La dépression est aujourd’hui bien connue comme l’un des principaux obstacles au sevrage de substances addictives. Cette étude du Wyss Center for Bio and Neuroengineering permet de mieux comprendre le processus biologique du sevrage de la cocaïne et comment il affecte les circuits cérébraux. L’objectif de l’équipe suisse, permettre aux patients dépendants de mieux gérer cette période critique. Ces travaux, publiés dans la revue Frontiers in Synaptic Neuroscience, identifient en effet une connexion surprenante entre 2 zones, l’une associée à la dépression et l’autre à un système « anti-récompense ».
La cocaïne est une substance addictive qui, à long terme, peut avoir des effets néfastes sur la santé et le bien-être. 18 millions de personnes prennent de la cocaïne dans le monde. Comprendre comment la cocaïne modifie les réseaux cérébraux pourrait permettre d’identifier de nouvelles cibles pour traiter la dépendance et d'autres troubles neuropsychologiques.

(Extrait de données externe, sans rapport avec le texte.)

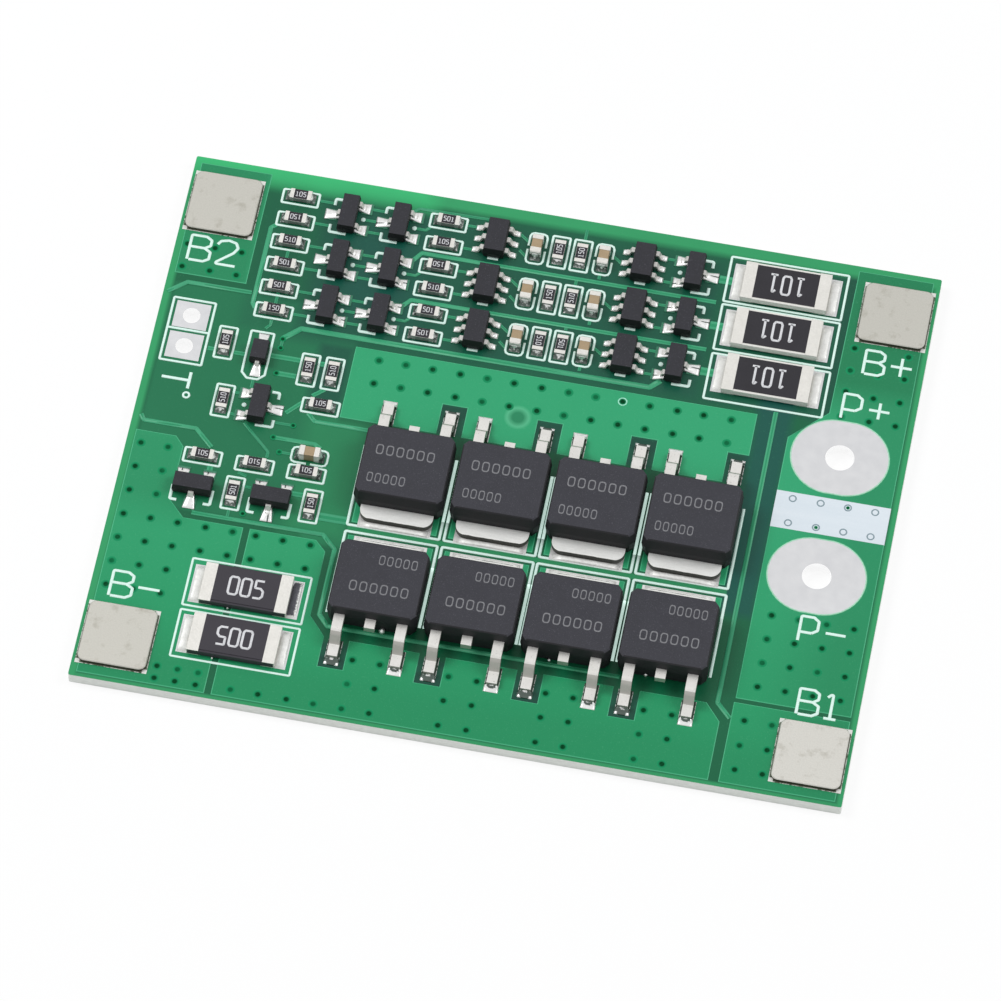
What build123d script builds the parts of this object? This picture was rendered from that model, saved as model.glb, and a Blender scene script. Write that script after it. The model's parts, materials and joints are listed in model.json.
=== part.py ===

Une réorganisation des circuits cérébraux mène à ce comportement dépressif
Lorsque nous recevons une récompense, les neurones se déclenchent dans la zone tegmentale ventrale (VTA) du cerveau, une zone qui produit de la dopamine. La dopamine est un messager chimique qui induit des sentiments de joie ou de plaisir. En se propageant dans tout le cerveau, la dopamine nous motive à répéter nos actions et à retrouver le sentiment de plaisir, ce qui au fil du temps entraîne un comportement addictif. Lorsque nous sommes privés d'une récompense ou cessons de prendre un médicament qui crée une dépendance, l'habénule latérale – une zone cérébrale liée à la dépression – devient hyperactive et envoie des signaux à la zone VTA, ce qui se traduit par des symptômes dépressifs.
De nouvelles connexions entre 2 zones « négatives » du cerveau : grâce à une série d'expériences menées chez la souris, l’équipe observe, pour la première fois, que les neurones de l'habénula se connectent principalement aux neurones de la VTA qui ne produisent pas de dopamine et constituent ainsi un système anti-récompense. Ces observations ont été rendues possibles par une technique de microscopie avancée permettant de capturer des images 3D de cerveaux de souris entiers et intacts. Des « étiquettes » virales ont permis de marquer les neurones par fluorescence. Ces outils d'analyse et de visualisation ont permis aux scientifiques d’identifier et de suivre la morphologie 3D de neurones spécifiques pour comprendre leur distribution anatomique à l'intérieur du cerveau. Le chercheur Stephane Pages, coordinateur Scientifique du Centre Wyss ajoute: « La beauté de cette technique est de pouvoir voir quels neurones se connectent les uns aux autres dans le cerveau. Nos capacités de microscopie et d'analyse de données nous ont permis d’identifier les connexions neuronales spécifiques entre les deux principales zones cérébrales impliquées dans le sevrage ».
« Nous savions que le sevrage de la cocaïne induit des modifications des circuits cérébraux liés à la dépression et de la récompense, mais nos travaux décryptent toute une réorganisation des circuits cérébraux qui mène à ce comportement dépressif ». Ces travaux montrent également que les neurones des circuits anti-récompense se projettent non seulement vers le VTA, mais aussi à partir de là vers d'autres parties du cerveau, ce qui entraîne une cascade d'informations « anti-récompense » dans les zones responsables de la prise de décision et de la motivation, notamment.
La prochaine étape va préciser la fonctionnalité de ces circuits anti-récompense, pour mieux comprendre comment ils influencent le comportement et pouvoir développer de nouveaux traitements d’aide au sevrage.